The Symbolic Wisdom of Traditional Dances (2006)

 

Traditional ritual dances from the Balkans and the Near East embody sacred patterns connected to the archetypal image of the Great Mother Goddess: the circle, crescent, serpent, zigzag, triangle, spiral, and Tree of Life. Through loving attention to style & background, we can learn how to listen to the hidden wisdom of these simple yet powerful dances.

I see each traditional dance as a map or a message, passed down from our ancestors in the human family and containing wisdom still relevant to our lives today. The messages encoded in this symbolic language attest to an ancient worldview of sustainability, community, and reverence for the earth, the body and the feminine. If we approach the dances with respect for style and detail, including political, historical and spiritual contexts, we can rekindle our memory of this worldview. Understanding the hidden meaning within the movements brings greater awareness, gratitude and joy into our dancing and into our world.

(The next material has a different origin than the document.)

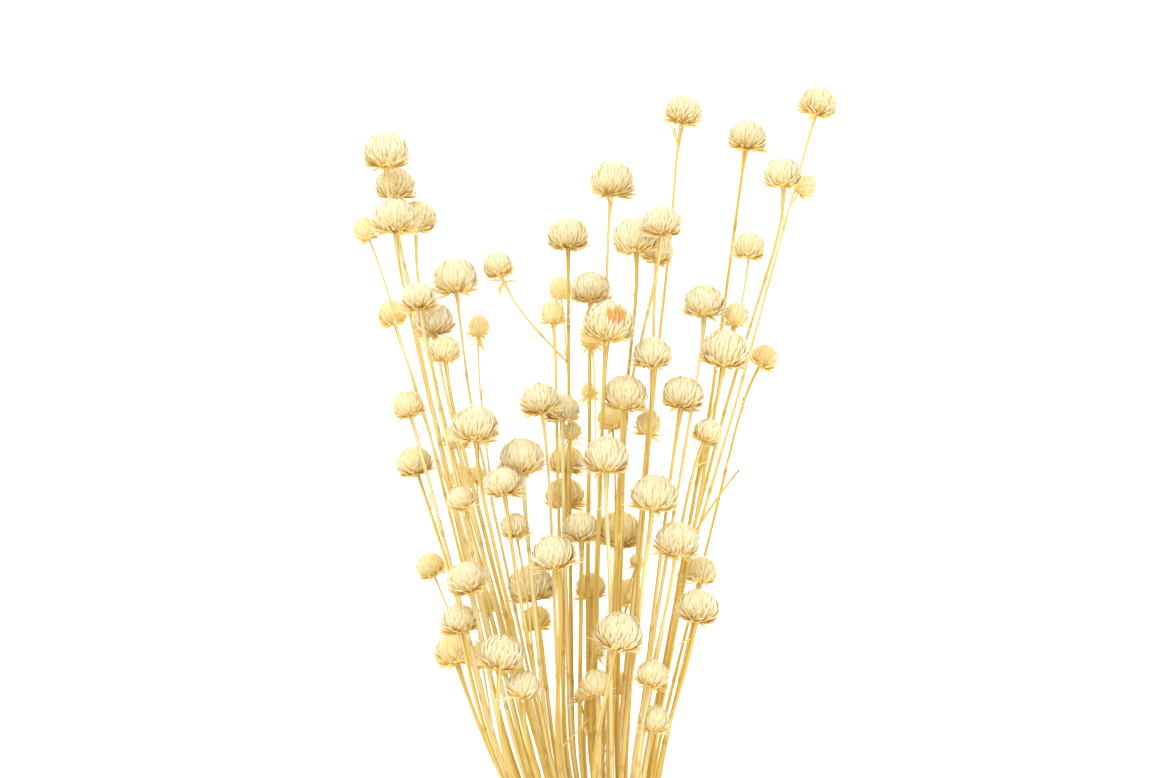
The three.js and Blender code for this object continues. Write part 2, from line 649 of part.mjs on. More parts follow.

The symbolic wisdom of traditional dances offers guidance to rediscover the inner homeland of the dancing body, and to experience dance as a means of healing and transformation. These dances are our living inheritance from the grandmothers of the human family. They invite us all to be more fully at home in our bodies, and more fully ourselves in the world, by journeying Deeper into the Dance.

I thank all of my teachers in life who have helped me to begin to perceive this mystery, and I close with the words of two masters from the East who speak directly to these themes:

The same stream of life that runs through my veins night and day runs through the world and dances in rhythmic measures. It is the same life that shoots in joy through the dust of the earth in numberless blades of grass and breaks into tumultuous waves of leaves and flowers.

Rabindranath Tagore

“...Symbology has served to keep the ancient wisdom intact for ages. There are many ideas relating to human nature, to the nature of life, to God and God’s many attributes, and to the path towards the goal, which can be and have been expressed in symbols.... To the one to whom symbols speak of their nature and of their secret, each symbol is in itself a living manuscript. Symbology is the best means of learning the mysteries of life, and also one of the best ways of passing on ideas which will continue to live after the teacher has passed away. It is speaking without speaking; it is writing without writing.”